As a follow-up to a story we reported on last month, the leaked research paper on the controversial EM Drive that NASA was reportedly set to present for peer review has been published, in the American Institute of Aeronautics and Astronautics’ (AIAA) Journal of Propulsion and Power. The submission of this document is an important development: NASA’s Eagleworks Laboratories would not publish data such as this if they were not confident that this propellantless engine actually works.
The EM Drive, first devised by engineer Roger Shawyer in 2001, purportedly produces thrust without having to expel a reactant — an effect that would violate Newton’s Third Law, according to the device’s critics. The cone-shaped device makes use of microwaves that rebound inside the chamber, producing what is theorized to be an internal asymmetry field that produces its thrust.

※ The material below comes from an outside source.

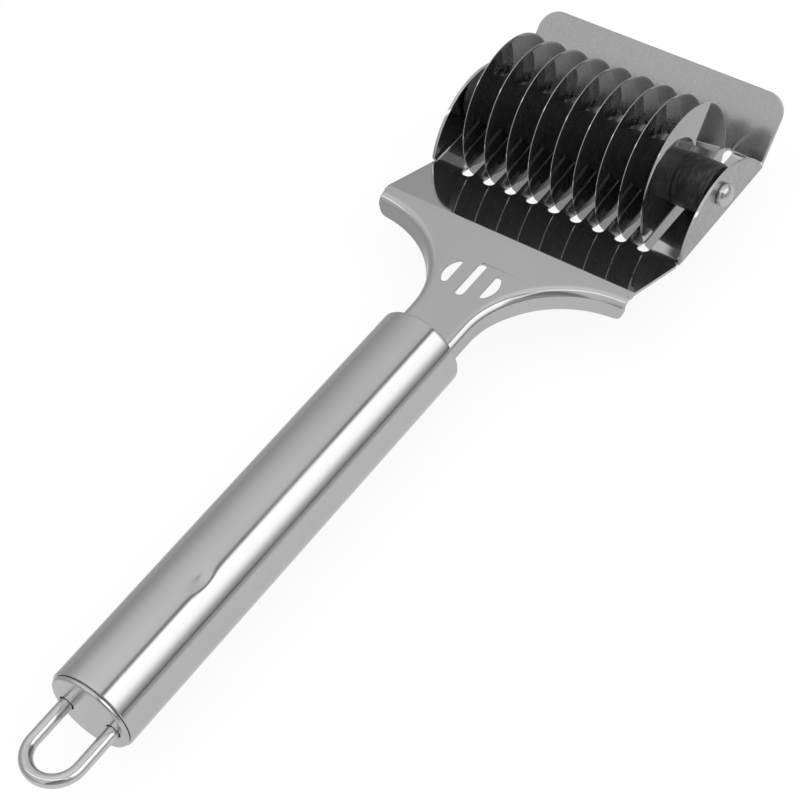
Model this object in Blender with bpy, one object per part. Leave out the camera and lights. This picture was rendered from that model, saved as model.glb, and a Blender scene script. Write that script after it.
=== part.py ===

The drive’s sole source of power is electricity, meaning that the device would not only be able to produce continuous thrust, but a vehicle equipped with engines such as this also wouldn’t have to carry bulky propellant to expend. With the exception of ion engines, current rocket motors expend all of their fuel within a matter of minutes, meaning that their acceleration is extremely short lived, and even ion engines still need to carry heavy reactant to produce thrust.
While NASA’s experiments have eliminated many of the potential mundane sources that might be causing the thrust that is being observed, further testing will be needed to see if the EM Drive is actually viable for use on spacecraft. Toward that end, researchers are planning on launching a shoebox-sized CubeSat-based drive into orbit, an acid test to see if the drive actually works in the vacuum of space.